*Given request*
Your task is to quote exactly the run of lines that starts at the line containing "bevelled at both ends" and ends at the line containing "cad_parts[node].hide_render = cad_parts[node].hide_viewport", including both.
## start
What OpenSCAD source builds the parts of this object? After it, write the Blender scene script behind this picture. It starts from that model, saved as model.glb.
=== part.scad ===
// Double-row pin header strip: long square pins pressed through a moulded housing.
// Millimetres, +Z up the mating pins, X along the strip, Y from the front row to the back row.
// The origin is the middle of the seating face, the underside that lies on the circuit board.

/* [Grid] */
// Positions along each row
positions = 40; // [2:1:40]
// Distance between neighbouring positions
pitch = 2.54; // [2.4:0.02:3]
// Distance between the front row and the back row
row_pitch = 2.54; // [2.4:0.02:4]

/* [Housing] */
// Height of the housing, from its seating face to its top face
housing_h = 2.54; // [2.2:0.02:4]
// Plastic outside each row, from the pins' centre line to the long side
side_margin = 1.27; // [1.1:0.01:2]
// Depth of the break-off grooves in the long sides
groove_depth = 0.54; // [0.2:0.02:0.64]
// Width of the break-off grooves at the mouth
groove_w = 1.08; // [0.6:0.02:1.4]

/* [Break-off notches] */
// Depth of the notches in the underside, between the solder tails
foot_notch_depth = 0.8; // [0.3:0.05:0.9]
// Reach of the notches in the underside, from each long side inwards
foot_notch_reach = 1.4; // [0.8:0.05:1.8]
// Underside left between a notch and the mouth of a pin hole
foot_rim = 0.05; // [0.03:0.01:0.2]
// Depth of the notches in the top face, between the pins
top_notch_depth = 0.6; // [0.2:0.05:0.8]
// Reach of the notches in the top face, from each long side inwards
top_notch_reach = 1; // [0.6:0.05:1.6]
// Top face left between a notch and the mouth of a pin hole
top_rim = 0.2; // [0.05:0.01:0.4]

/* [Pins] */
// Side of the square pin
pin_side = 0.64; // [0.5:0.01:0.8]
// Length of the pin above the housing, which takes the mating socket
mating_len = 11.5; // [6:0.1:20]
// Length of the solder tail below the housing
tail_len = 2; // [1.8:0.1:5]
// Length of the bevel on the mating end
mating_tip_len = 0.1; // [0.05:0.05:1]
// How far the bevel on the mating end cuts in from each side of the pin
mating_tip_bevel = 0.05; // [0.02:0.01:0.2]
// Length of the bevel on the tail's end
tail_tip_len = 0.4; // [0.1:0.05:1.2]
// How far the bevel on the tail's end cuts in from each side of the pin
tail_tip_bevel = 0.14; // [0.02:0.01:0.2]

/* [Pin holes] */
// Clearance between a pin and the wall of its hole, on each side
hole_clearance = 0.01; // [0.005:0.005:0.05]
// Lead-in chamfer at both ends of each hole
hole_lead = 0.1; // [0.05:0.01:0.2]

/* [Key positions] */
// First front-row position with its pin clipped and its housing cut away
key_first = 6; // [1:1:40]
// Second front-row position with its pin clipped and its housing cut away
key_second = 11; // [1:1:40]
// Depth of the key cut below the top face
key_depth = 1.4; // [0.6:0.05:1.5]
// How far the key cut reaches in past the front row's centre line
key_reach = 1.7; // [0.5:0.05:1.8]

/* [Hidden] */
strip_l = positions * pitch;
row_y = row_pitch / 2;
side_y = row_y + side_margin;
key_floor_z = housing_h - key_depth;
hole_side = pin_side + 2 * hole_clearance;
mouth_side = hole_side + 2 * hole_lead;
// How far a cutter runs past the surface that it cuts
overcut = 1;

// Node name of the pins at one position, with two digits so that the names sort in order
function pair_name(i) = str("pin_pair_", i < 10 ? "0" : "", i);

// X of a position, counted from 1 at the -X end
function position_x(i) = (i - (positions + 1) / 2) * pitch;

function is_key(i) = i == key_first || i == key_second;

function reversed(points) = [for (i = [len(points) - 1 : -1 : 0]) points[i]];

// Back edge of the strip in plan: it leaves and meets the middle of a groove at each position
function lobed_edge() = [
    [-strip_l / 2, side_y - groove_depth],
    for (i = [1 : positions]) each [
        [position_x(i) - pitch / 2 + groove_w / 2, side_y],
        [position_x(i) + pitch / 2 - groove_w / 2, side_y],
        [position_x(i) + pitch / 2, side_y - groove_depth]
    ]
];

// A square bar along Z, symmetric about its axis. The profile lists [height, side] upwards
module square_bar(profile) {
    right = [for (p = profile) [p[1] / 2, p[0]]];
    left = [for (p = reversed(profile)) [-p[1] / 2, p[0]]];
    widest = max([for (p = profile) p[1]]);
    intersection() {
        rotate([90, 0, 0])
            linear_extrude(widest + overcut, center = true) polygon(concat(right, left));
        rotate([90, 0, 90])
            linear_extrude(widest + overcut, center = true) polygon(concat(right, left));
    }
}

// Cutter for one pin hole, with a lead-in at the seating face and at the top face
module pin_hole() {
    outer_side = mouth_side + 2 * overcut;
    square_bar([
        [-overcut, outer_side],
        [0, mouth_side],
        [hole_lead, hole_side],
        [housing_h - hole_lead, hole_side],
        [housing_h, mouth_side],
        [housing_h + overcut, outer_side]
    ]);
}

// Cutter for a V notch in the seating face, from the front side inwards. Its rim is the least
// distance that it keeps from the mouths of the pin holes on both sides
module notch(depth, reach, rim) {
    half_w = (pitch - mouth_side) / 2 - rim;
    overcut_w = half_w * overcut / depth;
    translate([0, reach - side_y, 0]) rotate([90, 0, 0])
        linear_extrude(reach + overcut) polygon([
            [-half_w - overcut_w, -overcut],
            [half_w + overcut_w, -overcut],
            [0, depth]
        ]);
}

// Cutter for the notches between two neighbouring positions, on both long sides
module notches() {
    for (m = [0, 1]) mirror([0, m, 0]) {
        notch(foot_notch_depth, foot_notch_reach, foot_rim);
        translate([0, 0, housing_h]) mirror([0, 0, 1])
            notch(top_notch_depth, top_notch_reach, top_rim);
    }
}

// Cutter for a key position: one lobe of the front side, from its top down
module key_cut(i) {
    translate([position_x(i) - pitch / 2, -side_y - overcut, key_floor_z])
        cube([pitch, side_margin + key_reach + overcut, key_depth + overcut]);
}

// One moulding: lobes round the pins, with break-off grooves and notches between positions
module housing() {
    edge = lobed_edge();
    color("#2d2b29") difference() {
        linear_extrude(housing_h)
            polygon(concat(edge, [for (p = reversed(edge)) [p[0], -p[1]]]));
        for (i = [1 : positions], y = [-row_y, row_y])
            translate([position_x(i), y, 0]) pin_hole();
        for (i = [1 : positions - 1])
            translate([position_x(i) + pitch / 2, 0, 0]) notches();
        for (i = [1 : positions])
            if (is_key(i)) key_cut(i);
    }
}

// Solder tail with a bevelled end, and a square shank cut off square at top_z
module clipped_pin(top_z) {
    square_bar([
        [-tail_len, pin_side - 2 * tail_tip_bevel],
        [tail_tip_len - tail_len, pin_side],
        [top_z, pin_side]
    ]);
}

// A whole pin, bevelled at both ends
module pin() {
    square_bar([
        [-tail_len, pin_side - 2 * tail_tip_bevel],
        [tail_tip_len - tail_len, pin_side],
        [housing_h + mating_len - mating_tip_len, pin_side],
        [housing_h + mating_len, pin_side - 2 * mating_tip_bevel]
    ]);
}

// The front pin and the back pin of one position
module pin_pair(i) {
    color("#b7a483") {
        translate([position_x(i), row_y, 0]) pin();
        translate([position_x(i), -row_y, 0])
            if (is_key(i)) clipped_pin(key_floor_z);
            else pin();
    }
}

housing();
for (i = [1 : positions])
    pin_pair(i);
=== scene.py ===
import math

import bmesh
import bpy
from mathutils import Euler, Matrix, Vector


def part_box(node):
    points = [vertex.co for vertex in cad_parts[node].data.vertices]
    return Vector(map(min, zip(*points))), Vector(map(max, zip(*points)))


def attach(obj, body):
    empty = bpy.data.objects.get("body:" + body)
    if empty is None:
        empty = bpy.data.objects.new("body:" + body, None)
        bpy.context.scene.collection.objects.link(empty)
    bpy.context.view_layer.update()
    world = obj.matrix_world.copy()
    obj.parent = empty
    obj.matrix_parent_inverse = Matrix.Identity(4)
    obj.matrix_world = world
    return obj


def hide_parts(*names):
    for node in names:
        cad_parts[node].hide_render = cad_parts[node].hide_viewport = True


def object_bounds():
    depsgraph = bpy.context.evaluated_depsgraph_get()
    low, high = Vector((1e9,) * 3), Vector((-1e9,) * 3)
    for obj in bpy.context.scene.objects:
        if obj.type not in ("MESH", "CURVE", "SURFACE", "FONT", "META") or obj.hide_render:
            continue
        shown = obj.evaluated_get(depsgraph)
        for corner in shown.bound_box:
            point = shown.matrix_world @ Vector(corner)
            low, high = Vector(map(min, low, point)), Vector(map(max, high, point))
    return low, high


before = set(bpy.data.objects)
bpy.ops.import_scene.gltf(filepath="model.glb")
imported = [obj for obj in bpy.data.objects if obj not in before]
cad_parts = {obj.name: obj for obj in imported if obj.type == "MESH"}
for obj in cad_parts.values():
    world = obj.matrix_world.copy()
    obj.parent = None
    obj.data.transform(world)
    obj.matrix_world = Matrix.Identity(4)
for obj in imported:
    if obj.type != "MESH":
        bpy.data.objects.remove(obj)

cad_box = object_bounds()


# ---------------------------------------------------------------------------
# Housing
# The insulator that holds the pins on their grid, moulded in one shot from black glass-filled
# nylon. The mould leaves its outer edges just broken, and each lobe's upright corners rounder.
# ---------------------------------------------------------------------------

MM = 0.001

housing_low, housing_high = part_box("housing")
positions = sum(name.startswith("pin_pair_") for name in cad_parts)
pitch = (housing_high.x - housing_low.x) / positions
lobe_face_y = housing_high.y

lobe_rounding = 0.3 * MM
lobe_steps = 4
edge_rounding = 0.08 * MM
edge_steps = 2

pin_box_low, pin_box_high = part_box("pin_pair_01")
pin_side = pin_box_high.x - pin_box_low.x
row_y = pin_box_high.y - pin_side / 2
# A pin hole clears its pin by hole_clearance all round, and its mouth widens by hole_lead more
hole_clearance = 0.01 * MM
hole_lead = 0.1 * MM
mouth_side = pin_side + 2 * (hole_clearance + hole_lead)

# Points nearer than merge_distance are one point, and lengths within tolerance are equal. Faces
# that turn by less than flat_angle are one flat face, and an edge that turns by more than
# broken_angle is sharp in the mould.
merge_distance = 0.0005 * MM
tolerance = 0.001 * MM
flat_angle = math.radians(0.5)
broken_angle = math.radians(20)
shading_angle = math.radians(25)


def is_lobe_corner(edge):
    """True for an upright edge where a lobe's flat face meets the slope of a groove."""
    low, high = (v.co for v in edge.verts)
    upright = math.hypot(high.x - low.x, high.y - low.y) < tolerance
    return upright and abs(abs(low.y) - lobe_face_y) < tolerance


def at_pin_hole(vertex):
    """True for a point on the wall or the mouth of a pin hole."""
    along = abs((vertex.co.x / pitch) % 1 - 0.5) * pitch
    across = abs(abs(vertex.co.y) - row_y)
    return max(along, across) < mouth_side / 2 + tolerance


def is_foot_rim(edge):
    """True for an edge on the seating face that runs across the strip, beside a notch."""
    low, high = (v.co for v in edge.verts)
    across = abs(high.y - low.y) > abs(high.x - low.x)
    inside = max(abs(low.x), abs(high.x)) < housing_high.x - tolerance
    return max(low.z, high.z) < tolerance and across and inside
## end
*Solution*
// A whole pin, bevelled at both ends
module pin() {
    square_bar([
        [-tail_len, pin_side - 2 * tail_tip_bevel],
        [tail_tip_len - tail_len, pin_side],
        [housing_h + mating_len - mating_tip_len, pin_side],
        [housing_h + mating_len, pin_side - 2 * mating_tip_bevel]
    ]);
}

// The front pin and the back pin of one position
module pin_pair(i) {
    color("#b7a483") {
        translate([position_x(i), row_y, 0]) pin();
        translate([position_x(i), -row_y, 0])
            if (is_key(i)) clipped_pin(key_floor_z);
            else pin();
    }
}

housing();
for (i = [1 : positions])
    pin_pair(i);
=== scene.py ===
import math

import bmesh
import bpy
from mathutils import Euler, Matrix, Vector


def part_box(node):
    points = [vertex.co for vertex in cad_parts[node].data.vertices]
    return Vector(map(min, zip(*points))), Vector(map(max, zip(*points)))


def attach(obj, body):
    empty = bpy.data.objects.get("body:" + body)
    if empty is None:
        empty = bpy.data.objects.new("body:" + body, None)
        bpy.context.scene.collection.objects.link(empty)
    bpy.context.view_layer.update()
    world = obj.matrix_world.copy()
    obj.parent = empty
    obj.matrix_parent_inverse = Matrix.Identity(4)
    obj.matrix_world = world
    return obj


def hide_parts(*names):
    for node in names:
        cad_parts[node].hide_render = cad_parts[node].hide_viewport = True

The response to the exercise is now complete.